### DATA SECTION
+++++

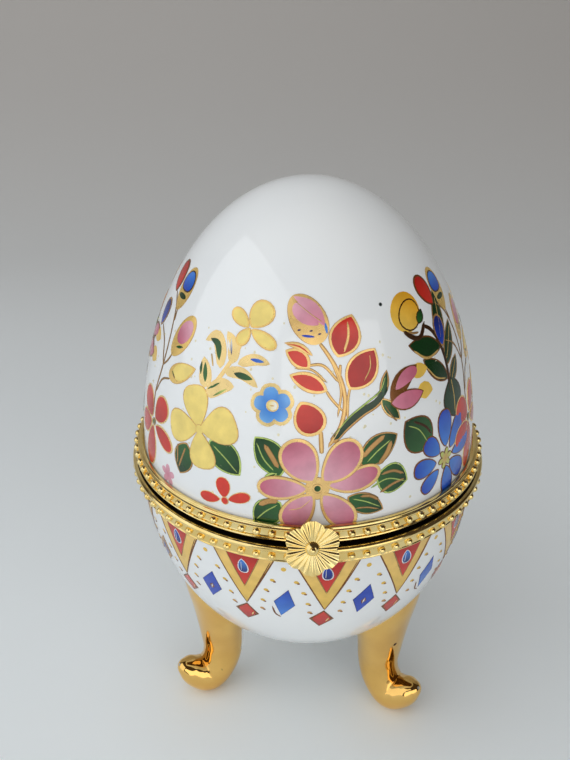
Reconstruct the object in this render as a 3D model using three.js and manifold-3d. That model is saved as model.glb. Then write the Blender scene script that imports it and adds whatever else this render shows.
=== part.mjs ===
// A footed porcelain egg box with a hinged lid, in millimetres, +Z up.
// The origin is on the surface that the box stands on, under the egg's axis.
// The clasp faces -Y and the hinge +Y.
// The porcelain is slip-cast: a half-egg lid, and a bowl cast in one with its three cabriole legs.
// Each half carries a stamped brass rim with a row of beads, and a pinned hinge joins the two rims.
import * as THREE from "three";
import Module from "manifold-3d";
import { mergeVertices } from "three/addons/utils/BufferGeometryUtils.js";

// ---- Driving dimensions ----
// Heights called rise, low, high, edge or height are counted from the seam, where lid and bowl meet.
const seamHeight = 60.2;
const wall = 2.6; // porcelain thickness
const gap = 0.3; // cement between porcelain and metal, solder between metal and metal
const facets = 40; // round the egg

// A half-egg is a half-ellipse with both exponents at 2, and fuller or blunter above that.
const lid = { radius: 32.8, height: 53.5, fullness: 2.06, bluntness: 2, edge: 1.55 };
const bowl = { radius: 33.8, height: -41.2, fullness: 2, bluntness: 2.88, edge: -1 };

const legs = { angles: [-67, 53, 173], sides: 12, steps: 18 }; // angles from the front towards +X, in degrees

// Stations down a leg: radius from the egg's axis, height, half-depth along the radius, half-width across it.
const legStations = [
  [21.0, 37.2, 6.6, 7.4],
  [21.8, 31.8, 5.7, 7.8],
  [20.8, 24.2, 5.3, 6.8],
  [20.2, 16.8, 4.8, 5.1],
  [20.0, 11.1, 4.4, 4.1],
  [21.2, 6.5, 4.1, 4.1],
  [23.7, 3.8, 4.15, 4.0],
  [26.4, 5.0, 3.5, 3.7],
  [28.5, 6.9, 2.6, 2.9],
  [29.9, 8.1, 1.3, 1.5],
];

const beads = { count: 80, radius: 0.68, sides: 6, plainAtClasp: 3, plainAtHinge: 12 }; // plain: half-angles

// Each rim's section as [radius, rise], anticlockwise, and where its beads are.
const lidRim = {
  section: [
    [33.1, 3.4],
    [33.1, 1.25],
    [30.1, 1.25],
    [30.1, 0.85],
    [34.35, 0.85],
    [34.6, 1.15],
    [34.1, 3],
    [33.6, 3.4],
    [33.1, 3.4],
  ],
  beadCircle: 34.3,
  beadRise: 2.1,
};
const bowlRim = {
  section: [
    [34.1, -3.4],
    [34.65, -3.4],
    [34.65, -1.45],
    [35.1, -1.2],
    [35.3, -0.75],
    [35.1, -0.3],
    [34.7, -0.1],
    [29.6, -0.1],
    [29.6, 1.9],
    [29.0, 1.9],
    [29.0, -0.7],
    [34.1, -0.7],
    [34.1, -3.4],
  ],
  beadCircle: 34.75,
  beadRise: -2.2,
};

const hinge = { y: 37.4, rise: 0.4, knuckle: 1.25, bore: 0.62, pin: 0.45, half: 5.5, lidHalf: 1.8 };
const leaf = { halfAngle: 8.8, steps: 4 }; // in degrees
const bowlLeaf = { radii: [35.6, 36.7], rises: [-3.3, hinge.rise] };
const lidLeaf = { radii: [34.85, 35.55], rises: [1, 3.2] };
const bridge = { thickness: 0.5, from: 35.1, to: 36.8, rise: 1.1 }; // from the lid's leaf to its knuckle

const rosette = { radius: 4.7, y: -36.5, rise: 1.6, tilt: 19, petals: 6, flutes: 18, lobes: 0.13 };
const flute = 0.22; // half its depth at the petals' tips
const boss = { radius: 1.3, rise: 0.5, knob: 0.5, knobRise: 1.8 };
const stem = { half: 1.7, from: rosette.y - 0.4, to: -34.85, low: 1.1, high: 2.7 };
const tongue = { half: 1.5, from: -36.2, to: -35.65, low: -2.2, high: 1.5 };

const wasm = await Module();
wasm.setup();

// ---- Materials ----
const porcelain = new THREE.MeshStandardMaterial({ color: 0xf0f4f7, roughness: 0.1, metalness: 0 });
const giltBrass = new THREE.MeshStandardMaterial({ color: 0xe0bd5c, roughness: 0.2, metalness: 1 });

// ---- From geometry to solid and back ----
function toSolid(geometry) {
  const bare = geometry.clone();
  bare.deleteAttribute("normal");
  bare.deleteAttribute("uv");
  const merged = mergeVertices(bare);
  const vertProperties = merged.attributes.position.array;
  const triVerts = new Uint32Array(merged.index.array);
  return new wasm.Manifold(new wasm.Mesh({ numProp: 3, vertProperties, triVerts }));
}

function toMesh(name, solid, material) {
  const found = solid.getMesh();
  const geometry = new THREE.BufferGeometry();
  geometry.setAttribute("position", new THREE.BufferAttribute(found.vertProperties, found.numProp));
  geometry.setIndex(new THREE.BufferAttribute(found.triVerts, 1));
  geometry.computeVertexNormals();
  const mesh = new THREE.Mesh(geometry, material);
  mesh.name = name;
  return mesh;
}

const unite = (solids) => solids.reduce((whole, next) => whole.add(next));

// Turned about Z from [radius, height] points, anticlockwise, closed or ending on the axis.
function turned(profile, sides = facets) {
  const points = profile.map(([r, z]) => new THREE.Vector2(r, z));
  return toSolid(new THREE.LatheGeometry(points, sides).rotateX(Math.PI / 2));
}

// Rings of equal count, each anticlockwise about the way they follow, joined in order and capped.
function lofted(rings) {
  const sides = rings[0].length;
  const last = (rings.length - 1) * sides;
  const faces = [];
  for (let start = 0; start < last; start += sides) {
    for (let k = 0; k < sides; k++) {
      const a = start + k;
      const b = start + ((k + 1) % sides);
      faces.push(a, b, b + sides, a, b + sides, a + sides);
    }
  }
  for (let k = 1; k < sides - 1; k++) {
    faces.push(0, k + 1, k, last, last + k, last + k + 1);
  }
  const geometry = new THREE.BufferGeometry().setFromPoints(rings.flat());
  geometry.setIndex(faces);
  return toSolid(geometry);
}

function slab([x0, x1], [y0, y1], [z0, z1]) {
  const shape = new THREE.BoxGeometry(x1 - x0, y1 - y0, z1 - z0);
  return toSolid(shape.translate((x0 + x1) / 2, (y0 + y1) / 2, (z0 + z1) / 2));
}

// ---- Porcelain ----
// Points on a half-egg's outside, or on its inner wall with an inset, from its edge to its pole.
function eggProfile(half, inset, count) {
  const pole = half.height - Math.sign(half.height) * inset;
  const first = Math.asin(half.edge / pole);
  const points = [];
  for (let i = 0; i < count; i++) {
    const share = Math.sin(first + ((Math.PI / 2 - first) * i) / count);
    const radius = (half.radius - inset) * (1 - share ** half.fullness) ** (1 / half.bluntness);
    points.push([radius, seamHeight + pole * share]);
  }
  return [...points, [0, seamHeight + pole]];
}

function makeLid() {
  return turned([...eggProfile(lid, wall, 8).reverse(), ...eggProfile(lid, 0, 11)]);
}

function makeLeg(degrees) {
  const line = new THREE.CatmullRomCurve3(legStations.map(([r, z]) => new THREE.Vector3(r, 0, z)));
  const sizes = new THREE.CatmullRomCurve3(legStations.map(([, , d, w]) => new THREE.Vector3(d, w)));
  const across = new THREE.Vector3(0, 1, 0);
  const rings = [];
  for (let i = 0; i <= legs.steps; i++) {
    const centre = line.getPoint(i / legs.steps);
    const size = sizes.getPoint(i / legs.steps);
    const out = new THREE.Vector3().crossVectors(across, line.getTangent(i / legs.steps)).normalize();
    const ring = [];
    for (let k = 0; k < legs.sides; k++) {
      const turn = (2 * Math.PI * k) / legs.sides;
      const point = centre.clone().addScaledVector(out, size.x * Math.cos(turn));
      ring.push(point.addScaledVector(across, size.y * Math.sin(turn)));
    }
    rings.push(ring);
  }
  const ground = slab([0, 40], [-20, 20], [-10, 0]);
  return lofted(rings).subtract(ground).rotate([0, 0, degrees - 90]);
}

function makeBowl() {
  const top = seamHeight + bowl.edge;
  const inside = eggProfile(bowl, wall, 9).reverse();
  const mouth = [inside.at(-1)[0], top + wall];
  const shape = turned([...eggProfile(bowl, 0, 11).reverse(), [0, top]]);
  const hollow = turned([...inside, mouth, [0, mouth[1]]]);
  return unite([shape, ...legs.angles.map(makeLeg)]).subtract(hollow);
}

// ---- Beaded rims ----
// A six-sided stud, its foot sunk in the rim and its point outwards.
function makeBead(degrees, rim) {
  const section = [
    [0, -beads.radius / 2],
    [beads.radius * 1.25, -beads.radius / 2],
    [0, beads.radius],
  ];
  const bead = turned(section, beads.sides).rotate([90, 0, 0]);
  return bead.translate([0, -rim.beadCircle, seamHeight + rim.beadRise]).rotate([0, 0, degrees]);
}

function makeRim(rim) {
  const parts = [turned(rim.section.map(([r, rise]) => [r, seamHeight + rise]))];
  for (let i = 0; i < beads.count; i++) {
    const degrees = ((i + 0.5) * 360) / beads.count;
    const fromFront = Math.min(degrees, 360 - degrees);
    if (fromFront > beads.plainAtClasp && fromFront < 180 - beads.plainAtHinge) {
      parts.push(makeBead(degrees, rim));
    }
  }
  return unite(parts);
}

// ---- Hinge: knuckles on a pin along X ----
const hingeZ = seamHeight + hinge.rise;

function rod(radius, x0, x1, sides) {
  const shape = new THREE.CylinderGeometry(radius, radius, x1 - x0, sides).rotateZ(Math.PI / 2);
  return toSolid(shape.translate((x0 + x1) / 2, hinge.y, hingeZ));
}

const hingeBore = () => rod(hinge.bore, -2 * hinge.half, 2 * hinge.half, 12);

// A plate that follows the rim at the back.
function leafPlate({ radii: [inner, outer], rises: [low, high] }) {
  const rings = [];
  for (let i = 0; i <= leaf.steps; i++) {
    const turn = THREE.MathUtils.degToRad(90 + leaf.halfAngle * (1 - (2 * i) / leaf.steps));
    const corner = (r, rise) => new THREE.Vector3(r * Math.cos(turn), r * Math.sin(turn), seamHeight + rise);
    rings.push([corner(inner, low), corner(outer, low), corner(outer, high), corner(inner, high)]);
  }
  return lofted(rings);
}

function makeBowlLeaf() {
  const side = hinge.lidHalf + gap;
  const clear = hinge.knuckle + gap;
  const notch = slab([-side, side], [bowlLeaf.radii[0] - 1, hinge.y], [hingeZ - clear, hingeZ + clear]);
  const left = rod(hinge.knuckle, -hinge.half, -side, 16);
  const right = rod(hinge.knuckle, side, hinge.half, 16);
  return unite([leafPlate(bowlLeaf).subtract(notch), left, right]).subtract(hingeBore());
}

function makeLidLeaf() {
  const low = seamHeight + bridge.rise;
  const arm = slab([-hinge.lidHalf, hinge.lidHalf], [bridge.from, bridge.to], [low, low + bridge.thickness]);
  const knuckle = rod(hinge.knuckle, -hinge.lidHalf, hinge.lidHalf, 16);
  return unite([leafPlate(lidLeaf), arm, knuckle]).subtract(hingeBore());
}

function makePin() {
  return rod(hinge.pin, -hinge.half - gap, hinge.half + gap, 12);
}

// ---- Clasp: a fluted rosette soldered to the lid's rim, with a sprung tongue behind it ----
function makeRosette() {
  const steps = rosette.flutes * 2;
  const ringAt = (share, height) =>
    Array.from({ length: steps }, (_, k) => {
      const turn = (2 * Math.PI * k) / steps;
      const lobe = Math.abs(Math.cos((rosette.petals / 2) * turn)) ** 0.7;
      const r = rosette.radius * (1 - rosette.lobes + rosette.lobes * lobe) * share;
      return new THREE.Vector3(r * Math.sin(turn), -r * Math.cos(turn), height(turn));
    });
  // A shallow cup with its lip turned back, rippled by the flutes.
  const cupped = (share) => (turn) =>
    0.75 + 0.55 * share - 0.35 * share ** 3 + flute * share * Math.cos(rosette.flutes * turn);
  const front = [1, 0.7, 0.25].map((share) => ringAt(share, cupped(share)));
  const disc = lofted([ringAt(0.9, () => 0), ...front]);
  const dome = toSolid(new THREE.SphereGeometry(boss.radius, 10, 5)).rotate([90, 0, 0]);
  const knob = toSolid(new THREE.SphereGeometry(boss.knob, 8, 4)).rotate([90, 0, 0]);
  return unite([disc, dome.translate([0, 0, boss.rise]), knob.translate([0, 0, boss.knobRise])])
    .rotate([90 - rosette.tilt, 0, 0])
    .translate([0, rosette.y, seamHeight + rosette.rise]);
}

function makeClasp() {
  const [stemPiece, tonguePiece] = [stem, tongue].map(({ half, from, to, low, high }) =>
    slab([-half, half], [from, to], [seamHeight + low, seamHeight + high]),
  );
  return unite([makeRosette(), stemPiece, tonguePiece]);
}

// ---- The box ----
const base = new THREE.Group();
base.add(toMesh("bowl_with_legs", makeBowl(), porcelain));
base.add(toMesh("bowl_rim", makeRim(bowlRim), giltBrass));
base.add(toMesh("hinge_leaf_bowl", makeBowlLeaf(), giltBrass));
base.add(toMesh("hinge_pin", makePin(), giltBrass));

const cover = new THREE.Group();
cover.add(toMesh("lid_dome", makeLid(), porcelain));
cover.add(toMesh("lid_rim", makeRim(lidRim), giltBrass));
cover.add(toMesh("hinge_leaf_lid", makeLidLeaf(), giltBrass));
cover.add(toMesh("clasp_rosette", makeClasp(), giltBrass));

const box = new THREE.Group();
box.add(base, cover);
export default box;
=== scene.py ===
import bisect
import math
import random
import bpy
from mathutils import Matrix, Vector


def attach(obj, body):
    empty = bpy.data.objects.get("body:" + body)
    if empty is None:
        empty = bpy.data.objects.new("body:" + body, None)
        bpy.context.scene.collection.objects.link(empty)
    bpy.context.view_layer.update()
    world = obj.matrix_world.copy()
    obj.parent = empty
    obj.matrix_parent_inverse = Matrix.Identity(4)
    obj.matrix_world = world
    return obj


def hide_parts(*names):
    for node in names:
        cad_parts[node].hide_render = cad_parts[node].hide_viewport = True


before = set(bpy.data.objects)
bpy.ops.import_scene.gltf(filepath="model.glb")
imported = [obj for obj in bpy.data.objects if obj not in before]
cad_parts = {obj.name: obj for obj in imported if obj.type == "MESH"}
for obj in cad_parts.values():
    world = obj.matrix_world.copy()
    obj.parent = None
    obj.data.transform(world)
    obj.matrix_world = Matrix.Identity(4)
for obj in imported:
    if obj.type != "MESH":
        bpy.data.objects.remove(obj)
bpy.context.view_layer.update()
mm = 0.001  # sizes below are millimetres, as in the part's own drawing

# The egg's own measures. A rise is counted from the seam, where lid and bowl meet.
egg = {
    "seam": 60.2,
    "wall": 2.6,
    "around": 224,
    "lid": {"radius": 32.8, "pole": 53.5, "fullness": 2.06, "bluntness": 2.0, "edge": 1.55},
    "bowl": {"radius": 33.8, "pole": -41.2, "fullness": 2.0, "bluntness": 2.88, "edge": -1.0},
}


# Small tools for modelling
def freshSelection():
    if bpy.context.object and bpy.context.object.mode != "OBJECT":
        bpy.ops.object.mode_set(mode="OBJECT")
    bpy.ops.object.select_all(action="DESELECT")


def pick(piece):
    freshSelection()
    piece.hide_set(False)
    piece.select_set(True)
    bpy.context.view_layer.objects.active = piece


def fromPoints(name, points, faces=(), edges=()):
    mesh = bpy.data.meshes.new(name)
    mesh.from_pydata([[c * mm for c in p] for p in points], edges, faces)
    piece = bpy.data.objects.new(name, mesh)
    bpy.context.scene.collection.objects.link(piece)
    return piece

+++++

### TASK PROMPT
Retype precisely, and only, the span of lines that opens at the line containing "const cover = new THREE.Group();" and closes at the line containing "before = set(bpy.data.objects)", both inclusive.

### WRITTEN ANSWER
const cover = new THREE.Group();
cover.add(toMesh("lid_dome", makeLid(), porcelain));
cover.add(toMesh("lid_rim", makeRim(lidRim), giltBrass));
cover.add(toMesh("hinge_leaf_lid", makeLidLeaf(), giltBrass));
cover.add(toMesh("clasp_rosette", makeClasp(), giltBrass));

const box = new THREE.Group();
box.add(base, cover);
export default box;
=== scene.py ===
import bisect
import math
import random
import bpy
from mathutils import Matrix, Vector


def attach(obj, body):
    empty = bpy.data.objects.get("body:" + body)
    if empty is None:
        empty = bpy.data.objects.new("body:" + body, None)
        bpy.context.scene.collection.objects.link(empty)
    bpy.context.view_layer.update()
    world = obj.matrix_world.copy()
    obj.parent = empty
    obj.matrix_parent_inverse = Matrix.Identity(4)
    obj.matrix_world = world
    return obj


def hide_parts(*names):
    for node in names:
        cad_parts[node].hide_render = cad_parts[node].hide_viewport = True


before = set(bpy.data.objects)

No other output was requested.